Vielleicht als Erstes zu Ihrem Eindruck, der Fall Yücel sei gelöst gewesen: Das war nie unser Eindruck. Es war immer klar: Das Verfahren gegen Herrn Yücel ist nicht beendet, sondern ihm wurde eine Ausreise genehmigt; die Verfahren gingen weiter. Es war sozusagen eine große Erleichterung, dass Herr Yücel nach Deutschland zurückkehren konnte, aber es war gleichzeitig immer klar, dass die Vorwürfe weiter bestehen und die Verfahren gerichtlich weiter anhängig sind. Von daher kommt das aus unserer Sicht jetzt nicht überraschend, sondern es war immer klar: Das Verfahren geht weiter.

Wir sind an diesem Verfahren als Bundesregierung nicht direkt beteiligt. Gleichwohl verfolgen wir die Entwicklungen natürlich sehr aufmerksam. Unsere Haltung zu dem Verfahren ist unverändert: Wir fordern, dass, wie auch in anderen Strafverfahren gegen Deutsche, ein zügiges und rechtsstaatliches Verfahren stattfindet. Es gibt leider auch weiterhin Fälle wie diesen, in denen die Substanz der Vorwürfe bzw. die Verhältnismäßigkeit fraglich scheinen und das Verfahren sich sehr lang hinzieht.

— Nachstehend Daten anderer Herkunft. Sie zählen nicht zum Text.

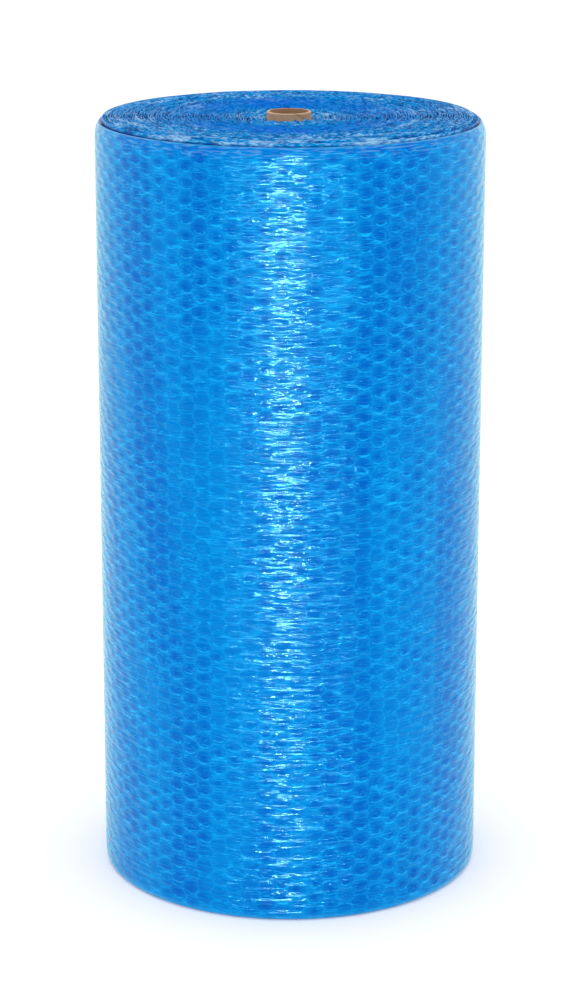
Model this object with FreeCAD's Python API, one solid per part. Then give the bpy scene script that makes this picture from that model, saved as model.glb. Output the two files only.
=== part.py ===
import FreeCAD, Part

import math
import os

# A roll of bubble film standing on its end: one long web of film with air
# bubbles on its inner side, wound in a spiral on a paperboard core tube.
# Lengths are in millimetres and directions in degrees. The origin is on the
# core's axis, in the plane that the roll stands on, and +Z runs up the axis.

# Web of bubble film
turn_pitch = 6.5
turn_gap = 1.2
column_pitch = 20.7
column_dip = 0.6
tail_edge = 1.0
tail_direction = 100.0

# Finished roll
roll_diameter = 500.0
roll_height = 1005.0
crown_radius = 200.0
dish_depth = 6.0
shoulder_depth = 18.0
shoulder_height = 25.0
foot_depth = 8.0
foot_height = 12.0

# Paperboard core tube
core_bore = 50.0
core_wall = 3.5
core_proud = 3.5
core_edge = 0.8
wrap_clearance = 0.3

# Sizes worked out from the ones above
full_turn = 2 * math.pi
roll_radius = roll_diameter / 2
core_radius = core_bore / 2 + core_wall
core_length = roll_height + core_proud
web_thickness = turn_pitch - turn_gap
largest_sag = turn_gap / 2


def face_radius(turned):
    """Radius of the web's outer face, turned radians in from the tail."""
    return roll_radius + turn_pitch / 2 - turn_pitch * turned / full_turn


def bend_angles():
    """Angles in from the tail at which the web's section bends.

    The turn that shows bends at the crest of each column of bubbles and in
    the dip beside it. Under it the flats are as long as they can be without
    touching the next turn.
    """
    innermost = core_radius + wrap_clearance + largest_sag + web_thickness
    last = full_turn * (face_radius(0) - innermost) / turn_pitch
    angles = [0.0]
    while angles[-1] < last:
        radius = face_radius(angles[-1])
        if angles[-1] < full_turn:
            step = column_pitch / 2 / radius
        else:
            step = 2 * math.acos(1 - largest_sag / radius)
        angles.append(min(angles[-1] + step, last))
    return angles


def outer_radii(angles):
    """Radii of the web's outer face at its bends, with the columns' dips."""
    radii = [face_radius(turned) for turned in angles]
    for k in range(0, len(angles), 2):
        if angles[k] < full_turn:
            radii[k] -= column_dip
    # The tail is cut between bubbles, so its edge is thin and lies down flat.
    radii[0] = face_radius(0) - web_thickness + tail_edge
    return radii


def rounding_drop(radius, depth, height):
    """How far a quarter-round rim has fallen away at a radius of the roll."""
    across = max(0.0, (radius - roll_radius + depth) / depth)
    return height * (1 - math.sqrt(max(0.0, 1 - across ** 2)))


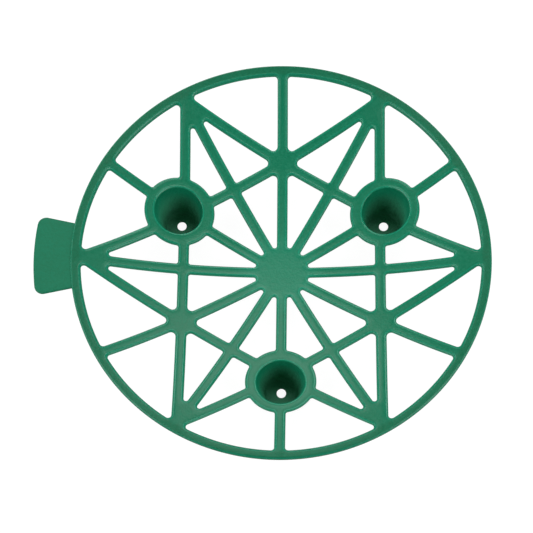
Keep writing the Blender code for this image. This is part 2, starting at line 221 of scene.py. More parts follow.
def flange_reach(angle):
    """Distance from a star corner, along an arm, to the joint just outside the flange."""
    past_flange = FLANGE_RADIUS + WEB_FILLET + JOINT_MARGIN
    return LEG_OUTSET * cos(angle) + sqrt(past_flange ** 2 - (LEG_OUTSET * sin(angle)) ** 2)


def corner_arc(centre, near, far, width, fillet):
    """Rounded corner between two arms of a junction, from the near arm to the far one."""
    spread = far - near
    distance = (width / 2 + fillet) / sin(spread / 2)
    middle = polar(distance, near + spread / 2, centre)
    return arc(middle, fillet, near - pi / 2, spread - pi, FILLET_STEPS)


def arm_end(centre, angle, reach, width):
    """Right and left corners of an arm's end, seen from the junction."""
    end = polar(reach, angle, centre)
    across = polar(width / 2, angle + pi / 2)
    return [end - across, end + across]


def junction_outline(centre, arms, fillet, inset):
    """Outline of a junction of ribs. Each arm is an angle and a reach, anticlockwise."""
    width = RIB_WIDTH - 2 * inset
    outline = []
    for index, (angle, reach) in enumerate(arms):
        following = arms[(index + 1) % len(arms)][0]
        if following <= angle:
            following += 2 * pi
        outline += arm_end(centre, angle, reach, width)
        outline += corner_arc(centre, angle, following, width, fillet + inset)
    return outline


def bar_outline(start, angle, near, far, inset):
    """Outline of a straight rib between two distances from a point along an angle."""
    width = RIB_WIDTH - 2 * inset
    near_right, near_left = arm_end(start, angle, near, width)
    far_right, far_left = arm_end(start, angle, far, width)
    return [near_right, far_right, far_left, near_left]


def flange_outline(inset):
    """Outline of a leg's flange with its six rib stubs. The leg lies on +X."""
    width = RIB_WIDTH - 2 * inset
    fillet = WEB_FILLET + inset
    radius = FLANGE_RADIUS - inset
    leg = Vector((LEG_RADIUS, 0))
    star_corner = Vector((STAR_CORNER_RADIUS, 0))
    arms = []
    for turned in STAR_ANGLES:
        angle = radians(turned)
        across = polar(1.0, angle + pi / 2)
        offset = (star_corner - leg).dot(across)
        sides = []
        for side in (-1, 1):
            sideways = offset + side * (width / 2 + fillet)
            forward = sqrt((radius + fillet) ** 2 - sideways ** 2)
            middle = leg + polar(forward, angle) + sideways * across
            bearing = angle + atan2(sideways, forward)
            sides.append((middle, bearing))
        arms.append((angle, sides))
    outline = []
    for index, (angle, sides) in enumerate(arms):
        (right, right_bearing), (left, left_bearing) = sides
        outline += arc(right, fillet, right_bearing + pi, angle - right_bearing - pi / 2, FILLET_STEPS)
        outline += arm_end(star_corner, angle, flange_reach(angle), width)
        outline += arc(left, fillet, angle - pi / 2, left_bearing - angle - pi / 2, FILLET_STEPS)
        next_bearing = arms[(index + 1) % len(arms)][1][0][1]
        if next_bearing < left_bearing:
            next_bearing += 2 * pi
        outline += arc(leg, radius, left_bearing, next_bearing - left_bearing, FLANGE_ARC_STEPS)[1:-1]
    return outline


def rim_half_sector(inset):
    """Inner outline of the rim from the star point on +X to the spoke at 30 degrees."""
    width = RIB_WIDTH - 2 * inset
    fillet = WEB_FILLET + inset
    rim_fillet = RIM_FILLET + inset
    radius = RIM_INNER_RADIUS + inset
    point = Vector((STAR_POINT_RADIUS, 0))
    rib_angle = pi - SPOKE_PITCH
    spoke_side = arm_end(point, pi, FAN_REACH, width)[0]
    web = corner_arc(point, rib_angle, pi, width, fillet)
    rib_right, rib_left = arm_end(point, rib_angle, FAN_REACH, width)

    outward = STAR_OFFSET + width / 2 + rim_fillet
    along = sqrt((radius - rim_fillet) ** 2 - outward ** 2)
    middle = polar(outward, STAR_PITCH) + polar(along, STAR_PITCH - pi / 2)
    bearing = atan2(middle.y, middle.x)
    rib_corner = arc(middle, rim_fillet, STAR_PITCH - pi, bearing - STAR_PITCH + pi, FILLET_STEPS)

    spoke_bearing = SPOKE_PITCH - asin((width / 2 + rim_fillet) / (radius - rim_fillet))
    wall = arc((0, 0), radius, bearing, spoke_bearing - bearing, RIM_ARC_STEPS)[1:-1]
    middle = polar(radius - rim_fillet, spoke_bearing)
    sweep = SPOKE_PITCH + pi / 2 - spoke_bearing
    spoke_corner = arc(middle, rim_fillet, spoke_bearing, sweep, FILLET_STEPS)
    stub_end = arm_end((0, 0), SPOKE_PITCH, RIM_INNER_RADIUS - RIM_STUB, width)[0]

    outline = [spoke_side] + web[::-1] + [rib_left, rib_right]
    return outline + rib_corner + wall + spoke_corner + [stub_end]


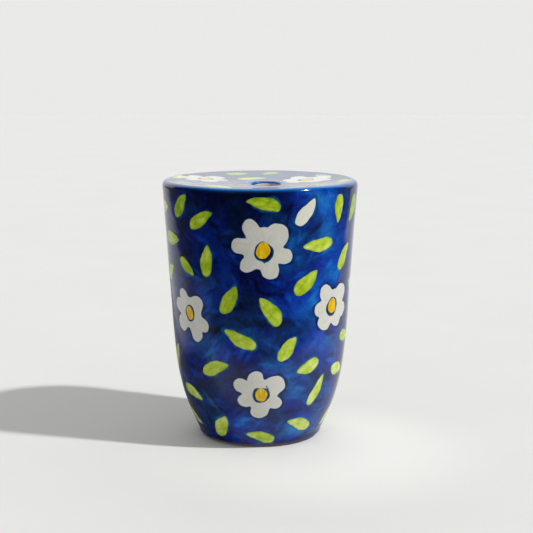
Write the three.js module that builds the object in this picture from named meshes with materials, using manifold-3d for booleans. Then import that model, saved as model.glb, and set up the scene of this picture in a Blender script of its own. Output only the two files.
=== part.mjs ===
// A hand-painted earthenware vase with a closed, slightly sunken top and one small round mouth.
// Units are millimetres, +Z is up, and the origin is the centre of the foot on the table.
//
// The potter makes it from four pieces of clay: a thrown cup, a slab that closes it, a coil that
// seals the corner between them, and a ring that it stands on. Two coats of glaze go over them: the
// painted coat outside and a clear one inside, which makes the porous clay hold water.

import * as THREE from "three";
import { mergeVertices } from "three/addons/utils/BufferGeometryUtils.js";
import Module from "manifold-3d";

const wasm = await Module();
wasm.setup();

// ---- Driving dimensions ----

const HEIGHT = 160; // from the table to the crest of the rim
const RIM_RADIUS = 60.2; // widest part of the vase, just under the rim
const WALL_TAPER = 0.068; // how much the wall's radius shrinks for each millimetre down
const TUCK = 13.1; // how much further the wall draws in by the time it reaches the table
const TUCK_HEIGHT = 70; // the wall starts to draw in below this height
const TUCK_POWER = 2.7;
const RIM_ROUND = 3.1; // radius of the rounded edge between wall and top

const SINK = 2.8; // how far the middle of the top has sagged below the rim
const MOUTH_RADIUS = 9.2;
const LIP_ROUND = 1.3;
const CLAY_BORE = 9.3; // radius of the bare clay below the glaze in the mouth
const MOUTH_CENTRE = [3.7, -1]; // the mouth is cut by hand, a little off the axis

const GLAZE = 0.6; // thickness of the painted coat
const LINER = 0.4; // thickness of the clear coat inside
const GAP = 0.3; // kept between any two pieces
const WALL = 6; // clay of the thrown wall
const FLOOR_TOP = 11;
const FLOOR_UNDERSIDE = 3.8;
const SLAB = 5.5; // clay of the top
const INNER_CORNER = 9; // radius between the floor and the wall, inside

const FOOT_OUTER = 35.1;
const FOOT_INNER = 27.5;
const FOOT_BEVEL = 0.9;
const GLAZE_LINE = 0.8; // the painted coat stops at this height and leaves the foot bare
const GLAZE_LINE_RADIUS = 35.9;
const TUCK_END = 3; // below this height the wall turns in under the vase

const COIL = 5; // radius of the sealing coil's hollow face
const COIL_EDGE = 0.8; // thickness left at the coil's two edges

const SEGMENTS = 48;
const CLAY_DEPTH = GLAZE + GAP; // the clay lies this far under the painted surface
const CREST_RADIUS = RIM_RADIUS - RIM_ROUND;
const SLAB_UNDERSIDE = HEIGHT - CLAY_DEPTH - SLAB;
const WALL_TOP = SLAB_UNDERSIDE - GAP;
const MOUTH_LEVEL = HEIGHT - SINK + 0.1; // height of the lip's crest
const LIP_CENTRE = MOUTH_RADIUS + LIP_ROUND;
const LIP_LEVEL = MOUTH_LEVEL - LIP_ROUND;
const GLAZE_IN_MOUTH = LIP_LEVEL - 0.6; // the painted coat ends at this height in the mouth

// ---- The vase's surface ----

// Radius of the painted surface at a height.
function wallRadius(z) {
  const straight = RIM_RADIUS - WALL_TAPER * (HEIGHT - RIM_ROUND - z);
  const below = Math.max(0, 1 - z / TUCK_HEIGHT);
  return straight - TUCK * below ** TUCK_POWER;
}

// Height of the painted top at a distance from the axis.
function topHeight(r) {
  return HEIGHT - SINK * (1 - Math.min(1, r / CREST_RADIUS) ** 2);
}

// `count` + 1 values from a to b, evenly spaced.
function steps(a, b, count) {
  return Array.from({ length: count + 1 }, (_, i) => a + ((b - a) * i) / count);
}

// Heights where a wall is sampled: close together where it draws in, and only at its ends above that.
function wallHeights(from, to) {
  const low = steps(0, 1, 6).map((t) => from + (TUCK_HEIGHT - from) * t ** 1.3);
  return [...low, to];
}

// Points on a circular arc, from one angle to another, in degrees.
function arc(r, z, radius, from, to, count) {
  return steps(from, to, count).map((degrees) => {
    const a = THREE.MathUtils.degToRad(degrees);
    return [r + radius * Math.cos(a), z + radius * Math.sin(a)];
  });
}

// The painted surface from the glaze line to the axis, moved inwards by `depth`.
function skin(depth, lowest) {
  const wall = wallHeights(lowest, HEIGHT - RIM_ROUND).map((z) => [wallRadius(z) - depth, z]);
  const rim = arc(CREST_RADIUS, HEIGHT - RIM_ROUND, RIM_ROUND - depth, 15, 90, 4);
  const top = steps(0.75, 0, 3).map((t) => [CREST_RADIUS * t, topHeight(CREST_RADIUS * t) - depth]);
  return [...wall, ...rim, ...top];
}

// The inside of the thrown cup from the axis to `highest`, moved inwards by `depth`.
function cupInside(depth, highest) {
  const cornerTop = FLOOR_TOP + INNER_CORNER;
  const cornerRadius = wallRadius(cornerTop) - CLAY_DEPTH - WALL - INNER_CORNER;
  const floor = [[0, FLOOR_TOP + depth]];
  const corner = arc(cornerRadius, cornerTop, INNER_CORNER - depth, -90, -15, 4);
  const wall = wallHeights(cornerTop, highest).map((z) => [wallRadius(z) - CLAY_DEPTH - WALL - depth, z]);
  return [...floor, ...corner, ...wall];
}

// ---- Making solids ----

function lathe(profile) {
  const points = profile.map(([r, z]) => new THREE.Vector2(r, z));
  return new THREE.LatheGeometry(points, SEGMENTS).rotateX(Math.PI / 2);
}

function closed(profile) {
  return [...profile, profile[0]];
}

function toSolid(geometry) {
  const bare = geometry.clone();
  bare.deleteAttribute("normal");
  bare.deleteAttribute("uv");
  const merged = mergeVertices(bare, 1e-4);
  return new wasm.Manifold(
    new wasm.Mesh({
      numProp: 3,
      vertProperties: merged.getAttribute("position").array,
      triVerts: new Uint32Array(merged.index.array),
    }),
  );
}

function toGeometry(solid) {
  const { vertProperties, triVerts } = solid.getMesh();
  const geometry = new THREE.BufferGeometry();
  geometry.setAttribute("position", new THREE.BufferAttribute(vertProperties, 3));
  geometry.setIndex(new THREE.BufferAttribute(triVerts, 1));
  geometry.computeVertexNormals();
  return geometry;
}

function atMouth(geometry) {
  return geometry.translate(MOUTH_CENTRE[0], MOUTH_CENTRE[1], 0);
}

// ---- The pieces ----

// Wall and floor, thrown in one piece. The wall's flat top takes the slab.
function thrownCup() {
  const underside = [
    [0, FLOOR_UNDERSIDE],
    [wallRadius(FLOOR_UNDERSIDE) - CLAY_DEPTH - 1.2, FLOOR_UNDERSIDE],
  ];
  const outside = wallHeights(FLOOR_UNDERSIDE + 0.8, WALL_TOP).map((z) => [wallRadius(z) - CLAY_DEPTH, z]);
  const inside = cupInside(0, WALL_TOP).reverse();
  return lathe([...underside, ...outside, ...inside]);
}

// The slab sags in the middle and is flat where it lies on the wall. The mouth is cut through it.
function topSlab() {
  const seat = wallRadius(WALL_TOP) - CLAY_DEPTH - WALL;
  const underside = steps(0, seat, 3).map((r) => [r, SLAB_UNDERSIDE - SINK * (1 - (r / seat) ** 2)]);
  const edge = wallRadius(SLAB_UNDERSIDE) - CLAY_DEPTH;
  const outside = skin(CLAY_DEPTH, SLAB_UNDERSIDE).filter(([, z]) => z > HEIGHT - RIM_ROUND - 0.1);
  const top = skin(CLAY_DEPTH, 0).slice(-4);
  const rim = outside.filter(([r]) => r >= CREST_RADIUS - 0.1);
  const slab = toSolid(lathe([...underside, [edge, SLAB_UNDERSIDE], ...rim, ...top]));

  const round = LIP_ROUND - CLAY_DEPTH;
  const low = SLAB_UNDERSIDE - 2 * SINK;
  const step = GLAZE_IN_MOUTH - GAP;
  const bore = [[0, low], [CLAY_BORE, low], [CLAY_BORE, step], [LIP_CENTRE - round, step]];
  const flare = arc(LIP_CENTRE, LIP_LEVEL, round, 180, 90, 3);
  const cutter = lathe([...bore, ...flare, [LIP_CENTRE, HEIGHT + 1], [0, HEIGHT + 1]]);
  return toGeometry(slab.subtract(toSolid(atMouth(cutter))));
}

// A coil of clay pressed into the corner between wall and slab, smoothed to a hollow.
function sealingCoil() {
  const outer = wallRadius(WALL_TOP - COIL) - CLAY_DEPTH - WALL - GAP;
  const top = WALL_TOP - 2 * GAP;
  const reach = COIL + COIL_EDGE;
  const hollow = arc(outer - reach, top - reach, COIL, 90, 0, 5);
  return lathe(closed([[outer, top - reach], [outer, top], [outer - reach, top], ...hollow]));
}

// The ring that the vase stands on, bare clay with both lower edges taken off.
function footRing() {
  const top = FLOOR_UNDERSIDE - GAP;
  return lathe(
    closed([
      [FOOT_INNER + FOOT_BEVEL, 0],
      [FOOT_OUTER - FOOT_BEVEL, 0],
      [FOOT_OUTER, FOOT_BEVEL],
      [FOOT_OUTER, top],
      [FOOT_INNER, top],
      [FOOT_INNER, FOOT_BEVEL],
    ]),
  );
}

// The painted coat: up the wall, over the rim, across the top and a little way down the mouth.
function paintedCoat() {
  const outside = [[GLAZE_LINE_RADIUS, GLAZE_LINE], [GLAZE_LINE_RADIUS + 1.5, GLAZE_LINE + 0.7]];
  const inside = [[GLAZE_LINE_RADIUS - 0.3, GLAZE_LINE + GLAZE], [GLAZE_LINE_RADIUS + 1.1, TUCK_END - 0.2]];
  const coat = [...outside, ...skin(0, TUCK_END), ...skin(GLAZE, TUCK_END + 0.5).reverse()];
  const sheet = toSolid(lathe(closed([...coat, ...inside.reverse()])));

  const low = SLAB_UNDERSIDE;
  const hole = lathe([[0, low], [LIP_CENTRE, low], [LIP_CENTRE, HEIGHT + 1], [0, HEIGHT + 1]]);
  const face = arc(LIP_CENTRE, LIP_LEVEL, LIP_ROUND, 90, 180, 4);
  const back = arc(LIP_CENTRE, LIP_LEVEL, LIP_ROUND - GLAZE, 180, 90, 3);
  const flange = LIP_CENTRE + 1;
  const collar = lathe(
    closed([
      [flange, MOUTH_LEVEL - GLAZE],
      [flange, MOUTH_LEVEL],
      ...face,
      [MOUTH_RADIUS, GLAZE_IN_MOUTH],
      [MOUTH_RADIUS + GLAZE, GLAZE_IN_MOUTH],
      ...back,
    ]),
  );
  return toGeometry(sheet.subtract(toSolid(atMouth(hole))).add(toSolid(atMouth(collar))));
}

// The clear coat inside, from the floor to just under the coil.
function linerCoat() {
  const highest = WALL_TOP - COIL - COIL_EDGE - 3 * GAP;
  const face = cupInside(GAP + LINER, highest);
  const back = cupInside(GAP, highest);
  return lathe([...back, ...face.reverse()]);
}

// ---- Assembly ----

const bareClay = new THREE.MeshStandardMaterial({ color: 0xb8795a, roughness: 0.9, metalness: 0 });
const blueGlaze = new THREE.MeshStandardMaterial({ color: 0x12306e, roughness: 0.12, metalness: 0 });
const clearGlaze = new THREE.MeshStandardMaterial({ color: 0xc9a184, roughness: 0.15, metalness: 0 });

const pieces = [
  ["foot_ring", footRing(), bareClay],
  ["thrown_cup", thrownCup(), bareClay],
  ["sealing_coil", sealingCoil(), bareClay],
  ["top_slab", topSlab(), bareClay],
  ["painted_coat", paintedCoat(), blueGlaze],
  ["liner_coat", linerCoat(), clearGlaze],
];

const vase = new THREE.Group();
for (const [name, geometry, material] of pieces) {
  const mesh = new THREE.Mesh(geometry, material);
  mesh.name = name;
  vase.add(mesh);
}

export default vase;
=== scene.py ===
"""A hand-painted earthenware bud vase: cobalt glaze, white flowers with orange centres, green leaves.

The pieces are those the potter makes in turn: the clay pieces, then the clear glaze inside, then the
painted coat. The painting is laid out on the vase as distances to each flower and leaf, kept as
attributes of the coat's mesh, and the material turns those distances into paint.
"""

import math
import random

import bpy
import numpy as np
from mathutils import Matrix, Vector


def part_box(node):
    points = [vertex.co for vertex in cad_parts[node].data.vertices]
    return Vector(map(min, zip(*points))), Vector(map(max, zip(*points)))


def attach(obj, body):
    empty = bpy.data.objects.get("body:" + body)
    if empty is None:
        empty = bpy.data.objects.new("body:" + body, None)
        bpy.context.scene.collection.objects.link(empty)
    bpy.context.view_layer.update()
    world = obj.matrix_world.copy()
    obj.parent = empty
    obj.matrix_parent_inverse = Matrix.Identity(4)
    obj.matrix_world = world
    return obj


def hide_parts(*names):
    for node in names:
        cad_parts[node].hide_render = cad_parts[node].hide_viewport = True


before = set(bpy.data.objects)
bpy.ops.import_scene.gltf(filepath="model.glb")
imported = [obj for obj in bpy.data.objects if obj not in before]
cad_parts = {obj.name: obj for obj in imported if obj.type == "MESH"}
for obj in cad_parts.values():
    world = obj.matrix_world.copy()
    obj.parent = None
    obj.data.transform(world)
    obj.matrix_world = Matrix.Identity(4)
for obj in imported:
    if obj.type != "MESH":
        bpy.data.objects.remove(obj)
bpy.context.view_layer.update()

MM = 0.001

# ---- The vase's sizes, in millimetres ----

coat_low, coat_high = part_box("painted_coat")
_, foot_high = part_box("foot_ring")

HEIGHT = coat_high.z / MM
RIM_RADIUS = coat_high.x / MM
WALL_TAPER = 0.068
TUCK = 13.1
TUCK_HEIGHT = 70
TUCK_POWER = 2.7
RIM_ROUND = 3.1
CREST_RADIUS = RIM_RADIUS - RIM_ROUND
SHOULDER = HEIGHT - RIM_ROUND
SINK = 2.8

MOUTH_CENTRE = (3.7, -1.0)
MOUTH_RADIUS = 9.2
LIP_ROUND = 1.3
LIP_TILT = 0.5  # the lip dips this much at the front and rises as much at the back
CLAY_BORE = 9.3
MOUTH_LEVEL = HEIGHT - SINK + 0.1
LIP_CENTRE = MOUTH_RADIUS + LIP_ROUND
LIP_LEVEL = MOUTH_LEVEL - LIP_ROUND

GLAZE = 0.6
LINER = 0.4
GAP = 0.3
CLAY_DEPTH = GLAZE + GAP
WALL = 6.0
SLAB = 5.5
FLOOR_TOP = 11.0
FLOOR_UNDERSIDE = 3.8
INNER_CORNER = 9.0
COIL = 5.0
COIL_EDGE = 0.8
COIL_DENTS = 42
COIL_DENT_DEPTH = 0.35
SLAB_UNDERSIDE = HEIGHT - CLAY_DEPTH - SLAB
WALL_TOP = SLAB_UNDERSIDE - GAP
FOOT_OUTER = foot_high.x / MM
FOOT_INNER = 27.5
FOOT_TOP = foot_high.z / MM

GLAZE_LINE = coat_low.z / MM
GLAZE_LINE_RADIUS = 35.9
COAT_COLUMNS = 384
WALL_START = 4.0  # above this the coat's rings are evenly spaced up the wall
WALL_RINGS = 158
RIM_RINGS = 8
TOP_RINGS = 48
CLAY_COLUMNS = 160
HAND_WAVE = 0.4  # how far the potter's hand leaves the surface from a true round, at the most
HAND_WAVE_LENGTH = 30.0
HAND_STEADY = 20  # the waves fade out from this height down to the table
HAND_SEED = 3.0
GROOVE_WANDER = 1.6  # how many turns the waves push the wheel's grooves up or down
WAVE_INSET = 0.22  # the true round is drawn this much smaller, so that the waves stay within the size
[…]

Zur Bedeutung der Haftfälle hat sich Außenminister Maas zuletzt im November geäußert; das ist aber nach wie vor aktuell. Ich möchte das vielleicht kurz zitieren:

„Leider haben wir immer noch einige Fälle, in denen Leute mit deutscher Staatsangehörigkeit oder doppelter Staatsangehörigkeit sich in der Türkei in Haft oder in Gewahrsam befinden oder eben Prozesse laufen. Wir wollen, dass diese Fälle alle gelöst werden. Solange das nicht der Fall ist, wird das immer etwas sein, was der Normalisierung des Verhältnisses entgegenstehen wird.“

Diese Einschätzung bleibt aktuell. Sie erkennen daran auch ‑ das war eine weitere Frage von Ihnen zur Rechtsstaatlichkeit in der Türkei ‑, dass wir das nach wie vor mit Sorge sehen. Das ist ein laufendes Thema, das wir mit der türkischen Regierung aufnehmen, und da werden wir auch nicht nachlassen. Auch wenn das Scheinwerferlicht der öffentlichen Aufmerksamkeit gerade nicht auf diese Fälle ausgerichtet ist, bewegt uns das nach wie vor, und wir sind da dran, das immer wieder mit der türkischen Regierung auch mit Nachdruck aufzunehmen.